_AIM_
Repeat all of the data precisely.

_DATA SEGMENT_
####################

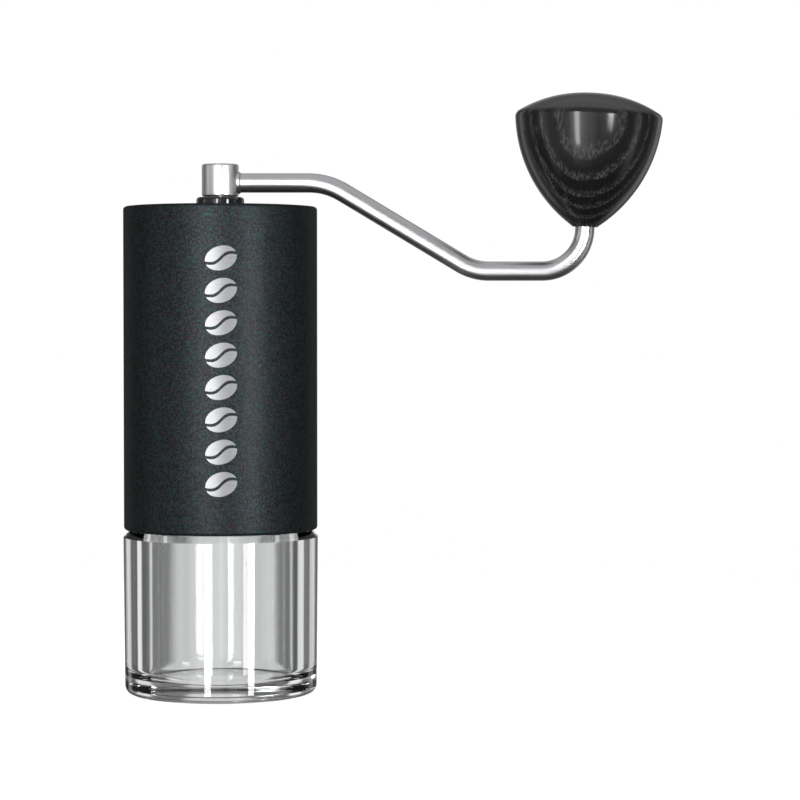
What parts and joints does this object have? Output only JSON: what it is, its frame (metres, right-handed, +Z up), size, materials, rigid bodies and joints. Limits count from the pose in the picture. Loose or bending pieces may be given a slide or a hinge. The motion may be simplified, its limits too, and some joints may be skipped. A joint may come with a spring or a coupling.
{
  "type": "hand crank coffee grinder",
  "caption": "Slim hand coffee grinder with a coated metal tube, a bent steel crank, a stained wooden knob, conical burrs and a clear screw-on grounds jar.",
  "frame": {"origin": "centre of the jar's flat bottom, which the grinder stands on", "axes": "+Z up along the axle, +X along the crank arm towards the knob, +Y to the back"},
  "size_m": [0.1672, 0.0604, 0.1859],
  "materials": {
    "coated_body": "near-black satin powder coat with fine teal flakes",
    "clear_jar": "clear, thick and polished",
    "brushed_steel": "satin stainless steel",
    "burr_steel": "ground tool steel",
    "spring_steel": "drawn spring steel",
    "frame_plastic": "moulded black plastic",
    "lid_plastic": "polished black plastic",
    "knob_wood": "black-stained oak, semi-gloss",
    "silicone": "grey silicone",
    "brass": "turned brass"
  },
  "bodies": {
    "housing": {"body_tube": "coated_body", "thread_ring": "frame_plastic", "lower_bridge": "frame_plastic", "hopper_liner": "frame_plastic", "upper_bridge": "frame_plastic", "ring_burr": "burr_steel", "burr_retaining_ring": "frame_plastic", "lower_bearing_outer_race": "brushed_steel", "lower_bearing_lower_seal": "silicone", "lower_bearing_upper_seal": "silicone", "upper_bearing_outer_race": "brushed_steel", "upper_bearing_lower_seal": "silicone", "upper_bearing_upper_seal": "silicone"},
    "drive": {"axle": "brushed_steel", "lower_bearing_inner_race": "brushed_steel", "upper_bearing_inner_race": "brushed_steel", "lower_circlip": "spring_steel", "upper_circlip": "spring_steel", "spring_washer": "brushed_steel", "burr_spring": "spring_steel"},
    "lower_cage": {"lower_bearing_ball_cage": "spring_steel"},
    "upper_cage": {"upper_bearing_ball_cage": "spring_steel"},
    "burr": {"inner_burr": "burr_steel", "click_plate": "brushed_steel"},
    "dial": {"adjusting_dial": "frame_plastic", "dial_nut": "brass", "detent_ball_1": "spring_steel", "detent_ball_2": "spring_steel", "detent_spring_1": "spring_steel", "detent_spring_2": "spring_steel"},
    "lid": {"lid": "lid_plastic", "lid_seal": "silicone"},
    "crank": {"crank_boss": "brushed_steel", "crank_arm": "brushed_steel", "knob_snap_ring": "spring_steel"},
    "knob": {"knob": "knob_wood", "knob_bushing": "brass"},
    "gasket": {"jar_gasket": "silicone"},
    "jar": {"jar": "clear_jar"}
  },
  "joints": [
    {"name": "crank_turn", "type": "hinge", "parent": "housing", "child": "drive", "pos_m": [0, 0, 0.1], "axis": [0, 0, -1], "continuous": true},
    {"name": "lower_cage_turn", "type": "hinge", "parent": "housing", "child": "lower_cage", "pos_m": [0, 0, 0.0963], "axis": [0, 0, -1], "continuous": true},
    {"name": "upper_cage_turn", "type": "hinge", "parent": "housing", "child": "upper_cage", "pos_m": [0, 0, 0.1185], "axis": [0, 0, -1], "continuous": true},
    {"name": "crank_lift", "type": "slide", "parent": "drive", "child": "crank", "axis": [0, 0, 1], "range_m": [0, 0.04]},
    {"name": "knob_spin", "type": "hinge", "parent": "crank", "child": "knob", "pos_m": [0.11302, 0, 0.14464], "axis": [0.0349, 0, 0.9994], "continuous": true},
    {"name": "lid_lift", "type": "slide", "parent": "housing", "child": "lid", "axis": [0, 0, 1], "range_m": [0, 0.02]},
    {"name": "burr_set", "type": "slide", "parent": "drive", "child": "burr", "axis": [0, 0, -1], "range_m": [0, 0.00151], "deforming": ["burr_spring"]},
    {"name": "dial_turn", "type": "hinge", "parent": "burr", "child": "dial", "pos_m": [0, 0, 0.0592], "axis": [0, 0, -1], "range_deg": [0, 540]},
    {"name": "jar_turn", "type": "hinge", "parent": "housing", "child": "gasket", "pos_m": [0, 0, 0.0617], "axis": [0, 0, -1], "range_deg": [0, 540]},
    {"name": "jar_drop", "type": "slide", "parent": "gasket", "child": "jar", "axis": [0, 0, -1], "range_m": [0, 0.0121]}
  ],
  "couplings": [
    {"joint": "lower_cage_turn", "follows": "crank_turn", "ratio": 0.34731},
    {"joint": "upper_cage_turn", "follows": "crank_turn", "ratio": 0.34731},
    {"joint": "lid_lift", "follows": "crank_lift", "ratio": 0.5},
    {"joint": "burr_set", "follows": "dial_turn", "m_per_rad": 0.00015915},
    {"joint": "jar_drop", "follows": "jar_turn", "m_per_rad": 0.0012732}
  ]
}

####################

_ANSWER TO THIS EXERCISE_
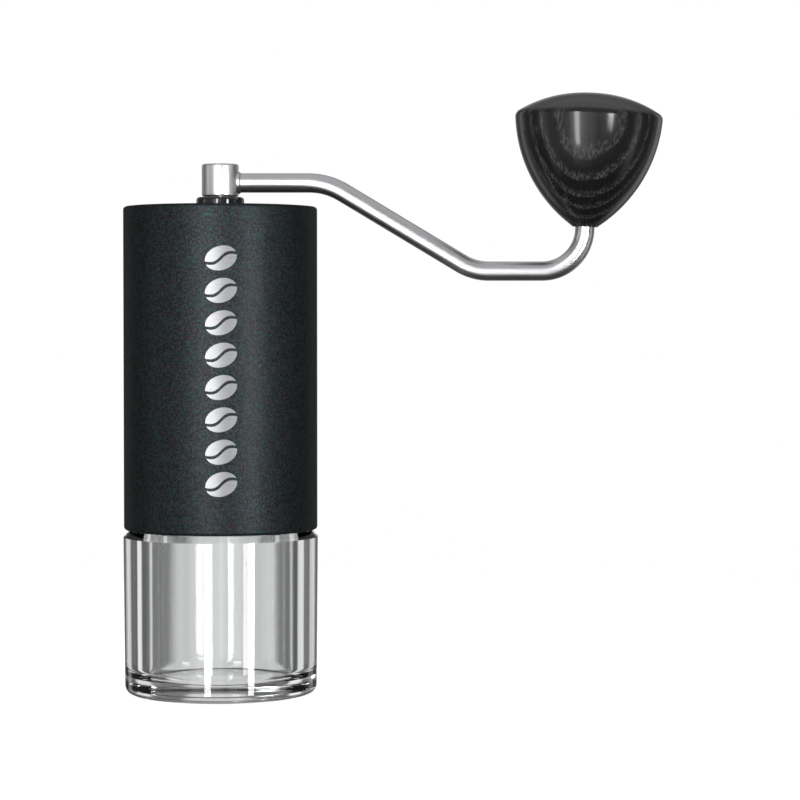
What parts and joints does this object have? Output only JSON: what it is, its frame (metres, right-handed, +Z up), size, materials, rigid bodies and joints. Limits count from the pose in the picture. Loose or bending pieces may be given a slide or a hinge. The motion may be simplified, its limits too, and some joints may be skipped. A joint may come with a spring or a coupling.
{
  "type": "hand crank coffee grinder",
  "caption": "Slim hand coffee grinder with a coated metal tube, a bent steel crank, a stained wooden knob, conical burrs and a clear screw-on grounds jar.",
  "frame": {"origin": "centre of the jar's flat bottom, which the grinder stands on", "axes": "+Z up along the axle, +X along the crank arm towards the knob, +Y to the back"},
  "size_m": [0.1672, 0.0604, 0.1859],
  "materials": {
    "coated_body": "near-black satin powder coat with fine teal flakes",
    "clear_jar": "clear, thick and polished",
    "brushed_steel": "satin stainless steel",
    "burr_steel": "ground tool steel",
    "spring_steel": "drawn spring steel",
    "frame_plastic": "moulded black plastic",
    "lid_plastic": "polished black plastic",
    "knob_wood": "black-stained oak, semi-gloss",
    "silicone": "grey silicone",
    "brass": "turned brass"
  },
  "bodies": {
    "housing": {"body_tube": "coated_body", "thread_ring": "frame_plastic", "lower_bridge": "frame_plastic", "hopper_liner": "frame_plastic", "upper_bridge": "frame_plastic", "ring_burr": "burr_steel", "burr_retaining_ring": "frame_plastic", "lower_bearing_outer_race": "brushed_steel", "lower_bearing_lower_seal": "silicone", "lower_bearing_upper_seal": "silicone", "upper_bearing_outer_race": "brushed_steel", "upper_bearing_lower_seal": "silicone", "upper_bearing_upper_seal": "silicone"},
    "drive": {"axle": "brushed_steel", "lower_bearing_inner_race": "brushed_steel", "upper_bearing_inner_race": "brushed_steel", "lower_circlip": "spring_steel", "upper_circlip": "spring_steel", "spring_washer": "brushed_steel", "burr_spring": "spring_steel"},
    "lower_cage": {"lower_bearing_ball_cage": "spring_steel"},
    "upper_cage": {"upper_bearing_ball_cage": "spring_steel"},
    "burr": {"inner_burr": "burr_steel", "click_plate": "brushed_steel"},
    "dial": {"adjusting_dial": "frame_plastic", "dial_nut": "brass", "detent_ball_1": "spring_steel", "detent_ball_2": "spring_steel", "detent_spring_1": "spring_steel", "detent_spring_2": "spring_steel"},
    "lid": {"lid": "lid_plastic", "lid_seal": "silicone"},
    "crank": {"crank_boss": "brushed_steel", "crank_arm": "brushed_steel", "knob_snap_ring": "spring_steel"},
    "knob": {"knob": "knob_wood", "knob_bushing": "brass"},
    "gasket": {"jar_gasket": "silicone"},
    "jar": {"jar": "clear_jar"}
  },
  "joints": [
    {"name": "crank_turn", "type": "hinge", "parent": "housing", "child": "drive", "pos_m": [0, 0, 0.1], "axis": [0, 0, -1], "continuous": true},
    {"name": "lower_cage_turn", "type": "hinge", "parent": "housing", "child": "lower_cage", "pos_m": [0, 0, 0.0963], "axis": [0, 0, -1], "continuous": true},
    {"name": "upper_cage_turn", "type": "hinge", "parent": "housing", "child": "upper_cage", "pos_m": [0, 0, 0.1185], "axis": [0, 0, -1], "continuous": true},
    {"name": "crank_lift", "type": "slide", "parent": "drive", "child": "crank", "axis": [0, 0, 1], "range_m": [0, 0.04]},
    {"name": "knob_spin", "type": "hinge", "parent": "crank", "child": "knob", "pos_m": [0.11302, 0, 0.14464], "axis": [0.0349, 0, 0.9994], "continuous": true},
    {"name": "lid_lift", "type": "slide", "parent": "housing", "child": "lid", "axis": [0, 0, 1], "range_m": [0, 0.02]},
    {"name": "burr_set", "type": "slide", "parent": "drive", "child": "burr", "axis": [0, 0, -1], "range_m": [0, 0.00151], "deforming": ["burr_spring"]},
    {"name": "dial_turn", "type": "hinge", "parent": "burr", "child": "dial", "pos_m": [0, 0, 0.0592], "axis": [0, 0, -1], "range_deg": [0, 540]},
    {"name": "jar_turn", "type": "hinge", "parent": "housing", "child": "gasket", "pos_m": [0, 0, 0.0617], "axis": [0, 0, -1], "range_deg": [0, 540]},
    {"name": "jar_drop", "type": "slide", "parent": "gasket", "child": "jar", "axis": [0, 0, -1], "range_m": [0, 0.0121]}
  ],
  "couplings": [
    {"joint": "lower_cage_turn", "follows": "crank_turn", "ratio": 0.34731},
    {"joint": "upper_cage_turn", "follows": "crank_turn", "ratio": 0.34731},
    {"joint": "lid_lift", "follows": "crank_lift", "ratio": 0.5},
    {"joint": "burr_set", "follows": "dial_turn", "m_per_rad": 0.00015915},
    {"joint": "jar_drop", "follows": "jar_turn", "m_per_rad": 0.0012732}
  ]
}